*** Welcome to piglix ***

Copyright transfer agreement


A copyright transfer agreement is a legal document containing provisions for the conveyance of full or partial copyright from the rights owner to another party. It is similar to contracts signed between authors and publishers but does not normally involve the payment of remuneration or royalties. Such agreements are a key element of subscription-based academic publishing, and have been said to facilitate the handling of copyright-based permissions in print-only publishing. In the age of electronic communication, the benefits of copyright transfer agreements have been questioned, and while they remain the norm, open licenses as used in open access publishing have been established as an alternative.

Copyright transfer agreements became common in the publishing business after the Copyright Act of 1976 in the United States and similar legislation in other countries redefined copyright as accruing to the author from the moment of creation (rather than publication) of a work.

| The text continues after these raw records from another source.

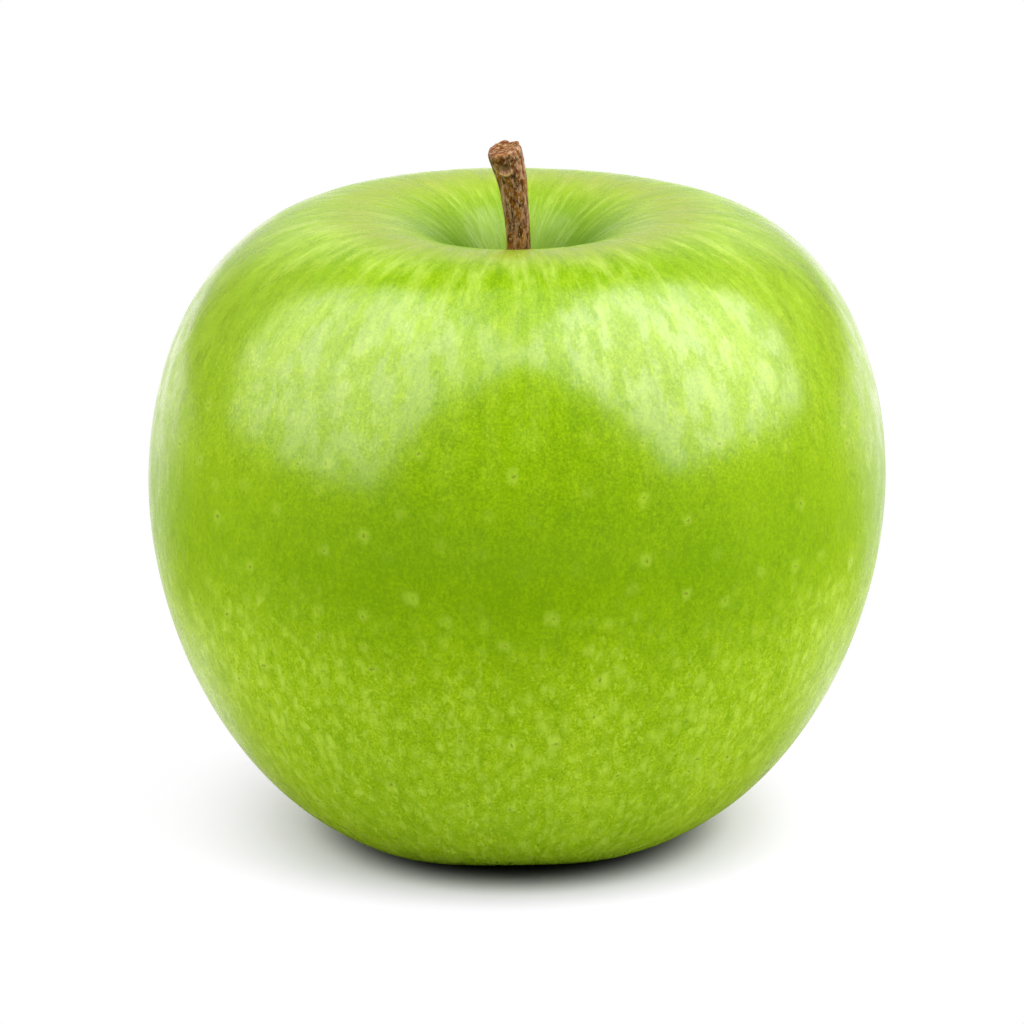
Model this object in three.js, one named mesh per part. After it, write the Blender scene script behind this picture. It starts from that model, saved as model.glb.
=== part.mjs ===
// A green eating apple with its woody stem, and the dried calyx of its flower in the base.
// Millimetres, +Z up. The origin is the middle of the base, on the surface that the apple stands on.
import * as THREE from "three";

// Fruit: heights above the surface, and radii from the upright axis.
const EQUATOR_RADIUS = 40;
const EQUATOR_HEIGHT = 39.2;
const CREST_RADIUS = 18.3; // the highest ring, round the stem cavity
const CREST_HEIGHT = 68.8;
const RING_RADIUS = 13.7; // the lowest ring, round the calyx basin
const SETTLE = 0.45; // how much of the lowest lobe is pressed flat by the weight on it
const CAVITY_FLOOR_HEIGHT = 54.2;
const BASIN_FLOOR_HEIGHT = 7;

// How far each arc of the half outline runs on along its tangent before it turns.
const RING_REACH = 13.7;
const BELLY_REACH = 19.2;
const SHOULDER_REACH = 14.9;
const CREST_REACH_OUT = 14.5;
const CREST_REACH_IN = 12.4;
const THROAT_REACH = 3;
const BASIN_LIP_REACH = 4.4;
const BASIN_FLOOR_REACH = 4.4;

// Five lobes, one to each seed chamber. The fruit stands on the lower ends of three of them.
const LOBES = 5;
const LOBE_ANGLE = THREE.MathUtils.degToRad(160);
const BASE_LOBE_RISE = 0.5;
const SIDE_LOBE_SHARE = 0.012;
const BASE_RISE_RADIUS = 14; // where the base's rises are at their full height
const BASE_SADDLE_RISE = 0.5; // the base ring is lowest along one line across it
const BASE_SADDLE_ANGLE = THREE.MathUtils.degToRad(51);
const CREST_SADDLE_RISE = 0.16; // the crest is highest along one line across it
const CREST_SADDLE_ANGLE = THREE.MathUtils.degToRad(-21);
const CREST_RISE_RADIUS = 19;
const LEAN = 0.27; // how far the axis leans along +X between the equator and twice its height

// Stem: it rises out of its socket, then bends over to the end where it came off the tree.
const STEM_FOOT = new THREE.Vector3(0.12, 0, 50.3);
const STEM_TIP = new THREE.Vector3(-1.45, -0.5, 75.95);
const STEM_FOOT_REACH = new THREE.Vector3(0.55, 0, 18.9);
const STEM_TIP_REACH = new THREE.Vector3(-1.05, -0.5, 3.8);
const STEM_RADII = [1.25, 1.25, 1.26, 1.27, 1.31, 1.5, 1.83]; // from the foot to the tip
const SOCKET_GAP = 0.35;
const SOCKET_RADIUS = 1.65;

// Calyx: a short tube in the floor of the basin, with five sepals round its rim.
const TUBE_RADIUS = 1.9;
const TUBE_DEPTH = 2;
const CALYX_GAP = 0.35;
const SEPALS = 5;
const SEPAL_LENGTH = 6.2;
const SEPAL_WIDTH = 2.6;
const SEPAL_TIP_WIDTH = 0.5;
const SEPAL_THICKNESS = 0.5;
const SEPAL_ROOT_RADIUS = 2.5;
const SEPAL_PINCH = 0.3; // how far the blade leans in before it curls out
const SEPAL_DROP = 4.4;
const SEPAL_CURL = 2.6;
const TUFT_RADII = [0.9, 1.3, 1.35]; // from the free end to the root
const TUFT_LENGTH = 5;

const FRUIT_SIDES = 60;
const STEM_SIDES = 16;
const BASIN_STEPS = 9;
const BELLY_STEPS = 17;
const SHOULDER_STEPS = 13;
const CAVITY_STEPS = 12;
const STEM_STEPS = 18;
const SEPAL_STEPS = 8;

const skin = new THREE.MeshStandardMaterial({ name: "skin", color: 0x8fc01c, roughness: 0.3 });
const bark = new THREE.MeshStandardMaterial({ name: "bark", color: 0x6e4a26, roughness: 0.8 });
const driedSepal = new THREE.MeshStandardMaterial({ name: "dried_sepal", color: 0x6b5a34, roughness: 0.9 });
const driedFlower = new THREE.MeshStandardMaterial({ name: "dried_flower", color: 0x4a3722, roughness: 0.9 });

for (const material of [skin, bark, driedSepal, driedFlower]) material.metalness = 0;

const at = (radius, height) => new THREE.Vector2(radius, height);
const arc = (from, fromHandle, toHandle, to, steps) =>
  new THREE.CubicBezierCurve(from, fromHandle, toHandle, to).getPoints(steps);

// Turns a half outline, given from the lower end of the axis to the upper, round +Z.
function turned(outline, sides) {
  return new THREE.LatheGeometry(outline, sides).rotateX(Math.PI / 2);
}

// Moves every vertex of a geometry by a rule from point to point.
function reshaped(geometry, rule) {
  const position = geometry.getAttribute("position");
  const point = new THREE.Vector3();
  for (let i = 0; i < position.count; i++) {
    const moved = rule(point.fromBufferAttribute(position, i));
    position.setXYZ(i, moved.x, moved.y, moved.z);
  }
  geometry.computeVertexNormals();
  return geometry;
}

// Half outline of the fruit, from the calyx tube under the middle to the stem socket above it.
function fruitOutline() {
  const basin = arc(
    at(TUBE_RADIUS, BASIN_FLOOR_HEIGHT),
    at(TUBE_RADIUS + BASIN_FLOOR_REACH, BASIN_FLOOR_HEIGHT),
    at(RING_RADIUS - BASIN_LIP_REACH, -SETTLE),
    at(RING_RADIUS, -SETTLE),
    BASIN_STEPS,
  );
  const belly = arc(
    at(RING_RADIUS, -SETTLE),
    at(RING_RADIUS + RING_REACH, -SETTLE),
    at(EQUATOR_RADIUS, EQUATOR_HEIGHT - BELLY_REACH),
    at(EQUATOR_RADIUS, EQUATOR_HEIGHT),
    BELLY_STEPS,
  );
  const shoulder = arc(
    at(EQUATOR_RADIUS, EQUATOR_HEIGHT),
    at(EQUATOR_RADIUS, EQUATOR_HEIGHT + SHOULDER_REACH),
    at(CREST_RADIUS + CREST_REACH_OUT, CREST_HEIGHT),
    at(CREST_RADIUS, CREST_HEIGHT),
    SHOULDER_STEPS,
  );
  const cavity = arc(
    at(CREST_RADIUS, CREST_HEIGHT),
    at(CREST_RADIUS - CREST_REACH_IN, CREST_HEIGHT),
    at(SOCKET_RADIUS, CAVITY_FLOOR_HEIGHT + THROAT_REACH),
    at(SOCKET_RADIUS, CAVITY_FLOOR_HEIGHT),
    CAVITY_STEPS,
  );
  const tubeTop = BASIN_FLOOR_HEIGHT + TUBE_DEPTH;
  const socketFloor = STEM_FOOT.z - SOCKET_GAP;
  return [
    at(0, tubeTop),
    at(TUBE_RADIUS, tubeTop),
    ...basin,
    ...belly.slice(1),
    ...shoulder.slice(1),
    ...cavity.slice(1),
    at(SOCKET_RADIUS, socketFloor),
    at(0, socketFloor),
  ];
}

// 0 on the axis, 1 at the given radius, and back towards 0 further out.
function ringShare(radius, peak) {
  const share = (radius / peak) ** 2;
  return share * Math.exp(1 - share);
}

// 0 at an angle and at each of the given number of even turns from it, 1 halfway between them.
const between = (angle, from, count) => 0.5 - 0.5 * Math.cos(count * (angle - from));

// Raises the base between the lobes and across the saddle, and presses flat what it stands on.
function lobed(point) {
  const angle = Math.atan2(point.y, point.x);
  const radius = Math.hypot(point.x, point.y);
  const low = Math.max(0, 1 - point.z / EQUATOR_HEIGHT) ** 2;
  const high = Math.max(0, (point.z - EQUATOR_HEIGHT) / (CREST_HEIGHT - EQUATOR_HEIGHT)) ** 2;
  const lobeGap = between(angle, LOBE_ANGLE, LOBES);
  const baseRise = BASE_LOBE_RISE * lobeGap + BASE_SADDLE_RISE * between(angle, BASE_SADDLE_ANGLE, 2);
  const crestRise = CREST_SADDLE_RISE * (1 - 2 * between(angle, CREST_SADDLE_ANGLE, 2));
  const drawnIn = radius * (1 - SIDE_LOBE_SHARE * lobeGap * low);
  const height =
    point.z +
    baseRise * low * ringShare(radius, BASE_RISE_RADIUS) +
    crestRise * high * ringShare(radius, CREST_RISE_RADIUS);
  return new THREE.Vector3(
    drawnIn * Math.cos(angle) + LEAN * (point.z / EQUATOR_HEIGHT - 1),
    drawnIn * Math.sin(angle),
    Math.max(0, height),
  );
}

function fruit() {
  const mesh = new THREE.Mesh(reshaped(turned(fruitOutline(), FRUIT_SIDES), lobed), skin);
  mesh.name = "fruit";
  return mesh;
}

function stem() {
  const line = new THREE.CubicBezierCurve3(
    STEM_FOOT,
    STEM_FOOT.clone().add(STEM_FOOT_REACH),
    STEM_TIP.clone().sub(STEM_TIP_REACH),
    STEM_TIP,
  );
  const length = line.getLength();
  const side = new THREE.SplineCurve(
    STEM_RADII.map((radius, i) => at(radius, (i / (STEM_RADII.length - 1)) * length)),
  );
  const outline = [at(0, 0), ...side.getPoints(STEM_STEPS), at(0, length)];
  const bent = reshaped(turned(outline, STEM_SIDES), (point) => {
    const share = THREE.MathUtils.clamp(point.z / length, 0, 1);
    const along = line.getTangentAt(share);
    const across = new THREE.Vector3(0, 1, 0).cross(along).normalize();
    const back = along.clone().cross(across);
    return line.getPointAt(share).addScaledVector(across, point.x).addScaledVector(back, point.y);
  });
  const mesh = new THREE.Mesh(bent, bark);
  mesh.name = "stem";
  return mesh;
}

// One dried sepal: a tapered blade that hangs from the rim of the calyx tube and curls outwards.
function sepal(index) {
  const root = BASIN_FLOOR_HEIGHT - CALYX_GAP;
  const curl = new THREE.CubicBezierCurve(
    at(SEPAL_ROOT_RADIUS, root),
    at(SEPAL_ROOT_RADIUS - SEPAL_PINCH, root - SEPAL_DROP / 2),
    at(SEPAL_ROOT_RADIUS, root - SEPAL_DROP),
    at(SEPAL_ROOT_RADIUS + SEPAL_CURL, root - SEPAL_DROP),
  );
  const blade = new THREE.BoxGeometry(SEPAL_WIDTH, SEPAL_THICKNESS, SEPAL_LENGTH, 2, 1, SEPAL_STEPS);
  reshaped(blade, (point) => {
    const share = THREE.MathUtils.clamp(point.z / SEPAL_LENGTH + 0.5, 0, 1);
    const centre = curl.getPointAt(share);
    const along = curl.getTangentAt(share);
    const taper = THREE.MathUtils.lerp(1, SEPAL_TIP_WIDTH / SEPAL_WIDTH, share * share);
    return new THREE.Vector3(
      centre.x - along.y * point.y,
      point.x * taper,
      centre.y + along.x * point.y,
    );
  });
  const mesh = new THREE.Mesh(blade, driedSepal);
  mesh.name = `sepal_${index + 1}`;
  mesh.rotation.z = LOBE_ANGLE + ((index + 0.5) / SEPALS) * 2 * Math.PI;
  return mesh;
}

// The withered stamens and styles, one tapered tuft in the calyx tube.
function stamenTuft() {
  const root = BASIN_FLOOR_HEIGHT + TUBE_DEPTH - CALYX_GAP;
  const freeEnd = root - TUFT_LENGTH;
  const step = TUFT_LENGTH / (TUFT_RADII.length - 1);
  const side = TUFT_RADII.map((radius, i) => at(radius, freeEnd + i * step));
  const mesh = new THREE.Mesh(turned([at(0, freeEnd), ...side, at(0, root)], STEM_SIDES), driedFlower);
  mesh.name = "stamen_tuft";
  return mesh;
}

const apple = new THREE.Group();
apple.add(fruit(), stem(), stamenTuft());
for (let i = 0; i < SEPALS; i++) apple.add(sepal(i));

export default apple;
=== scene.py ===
# A green eating apple on a plain pale floor, in metres and in the frame of its CAD model.
# Each piece has its own operator, and main() at the end calls them in order.
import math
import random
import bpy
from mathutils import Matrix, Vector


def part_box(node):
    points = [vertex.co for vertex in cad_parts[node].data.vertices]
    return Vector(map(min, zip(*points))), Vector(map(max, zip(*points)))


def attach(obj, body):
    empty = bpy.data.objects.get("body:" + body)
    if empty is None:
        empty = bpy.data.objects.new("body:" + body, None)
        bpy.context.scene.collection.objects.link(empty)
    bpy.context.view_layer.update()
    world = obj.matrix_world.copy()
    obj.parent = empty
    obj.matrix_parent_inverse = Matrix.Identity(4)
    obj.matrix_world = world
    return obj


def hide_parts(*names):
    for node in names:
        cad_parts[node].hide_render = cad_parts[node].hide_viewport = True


bl_info = {
    "name": "Green Apple",
    "version": (1, 0, 0),
    "blender": (4, 5, 0),
    "location": "View3D > Sidebar > Apple",
    "description": "Builds a green eating apple with its stem and dried calyx, in a small photo studio",
    "category": "Add Mesh",
}

from types import SimpleNamespace

import bmesh
import bpy
from mathutils import Vector

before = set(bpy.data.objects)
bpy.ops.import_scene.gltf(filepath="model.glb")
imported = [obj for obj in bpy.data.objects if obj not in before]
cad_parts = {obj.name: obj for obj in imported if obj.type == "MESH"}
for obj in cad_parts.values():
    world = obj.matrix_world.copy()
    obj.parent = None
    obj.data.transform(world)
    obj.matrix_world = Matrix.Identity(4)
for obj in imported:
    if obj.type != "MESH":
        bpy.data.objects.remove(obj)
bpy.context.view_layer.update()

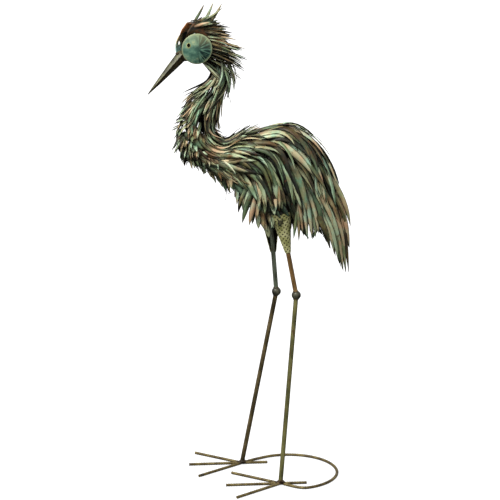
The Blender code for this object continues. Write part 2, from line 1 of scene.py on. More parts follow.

This required publishers to acquire copyrights from the author in order to sell the works or access to it, and written statements signed by the rights owner became necessary in order for the copyright transfer to be considered valid.

Granting publishers the permission to copy, display and distribute the work is necessary for publishers to act as such, and copyright transfer agreements across a wide range of publishers have such provisions. The reach of copyright transfer agreements can go well beyond that, and "[s]ome publishers require that, to the extent possible, copyright be transferred to them." This means that no one, including the authors, can reuse text, tables, or figures in other publications without first getting permission from the new copyright owner.

Copyright transfer agreements also ask that the authors confirm to actually own the copyright for all the materials pertaining to a given act of publishing, and that the item for which the copyright is to be transferred has not been previously published and is not under consideration to be published elsewhere, to limit the frequency of duplicate publication and plagiarism.


...
Wikipedia

...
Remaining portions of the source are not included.